Skeptic Goodbye, the duo’s 2012 debut released by Old Flame Records, could not be better titled. Every time I push play on this album I’m transported to another place, a better place–one floating on a nostalgic accordion ebb and flow. I find it impossible not to bounce about in my chair as associative images rattle about my personal unconscious–lakeside tire swings, battered back-of-the-bar pianos, and Edison lights crisscrossed along the horizon of a winter-crisp city street. Each song seamlessly transitions into the next without losing its own unique character. Skeptic Goodbye opens with “Three Car Garage,” a precocious track that immediately catches the listener’s attention. In songs like “Old Idea,” the tempo is perfectly paired with the lyrical mood while the eclectic harmonium prevents a simple song from being simplistic. In fact, these fellas consistently call upon a creative assortment of  instruments like the melodica, the saw, and even wind chimes throughout the album. Finally, they cap the effort off with the satisfying song “Realize”, a contemplative piece filled with reverence and wonder.

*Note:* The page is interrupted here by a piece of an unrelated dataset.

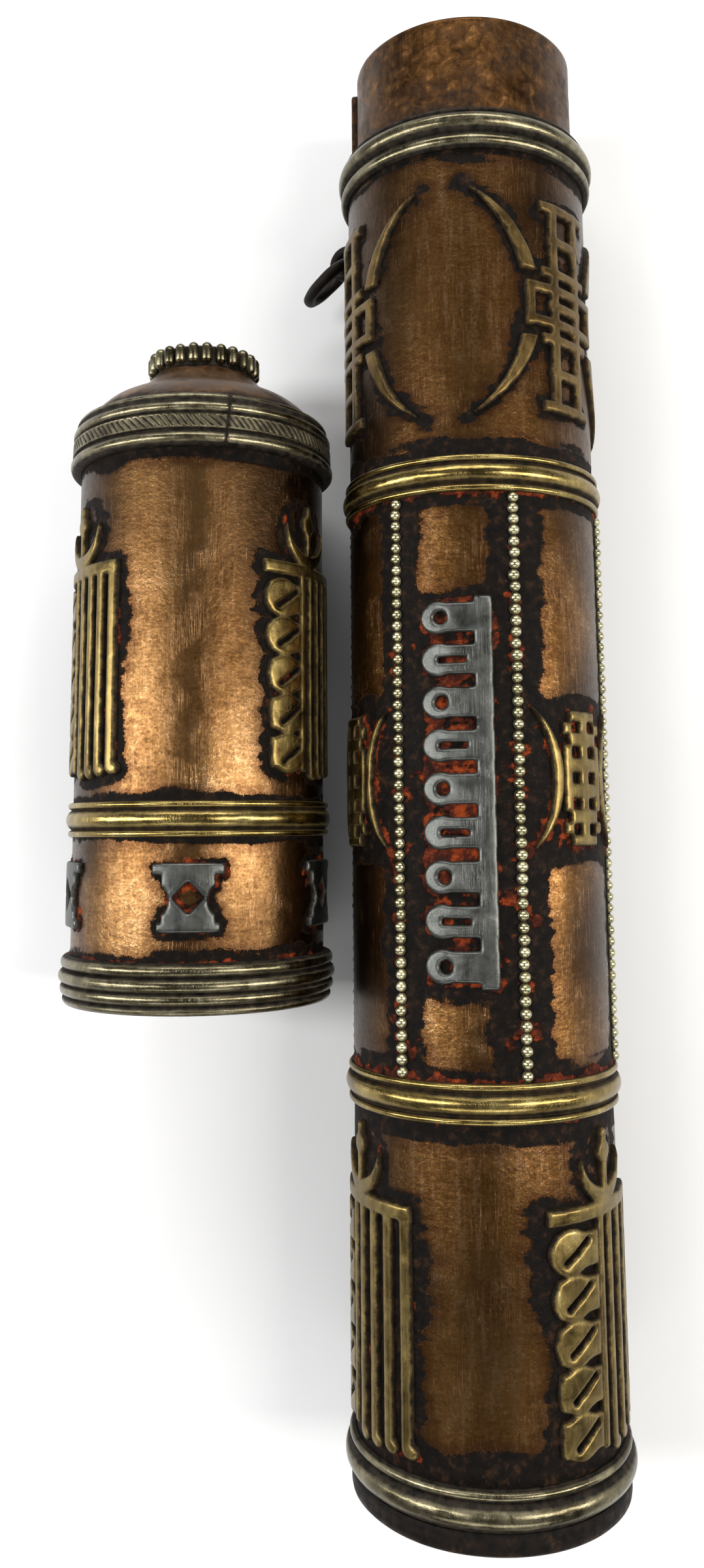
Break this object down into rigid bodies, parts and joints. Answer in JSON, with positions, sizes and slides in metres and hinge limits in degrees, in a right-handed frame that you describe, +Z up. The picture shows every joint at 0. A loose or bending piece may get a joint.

Perhaps what I like most about the music of You Won’t is how it lends itself to relational memory, how something created by another can so easily feel like my own–so easily be the personal soundtrack that was seemingly always present yet fresh enough to incite a creative rush. In this sense, Skeptic Goodbye is both a blanket and a bombshell banishing boredom (often the root of skepticism) in a comforting cocoon. These kids have fun, they’re funny, and if we follow their lead they may just make optimists of us all.

Word on the street is that their shows have converted skeptics like NPR’s Bob Boilen, so I’m giddy with excitement to experience the album live. Hopefully you are too, and I’ll see y’all on Divisadero this weekend!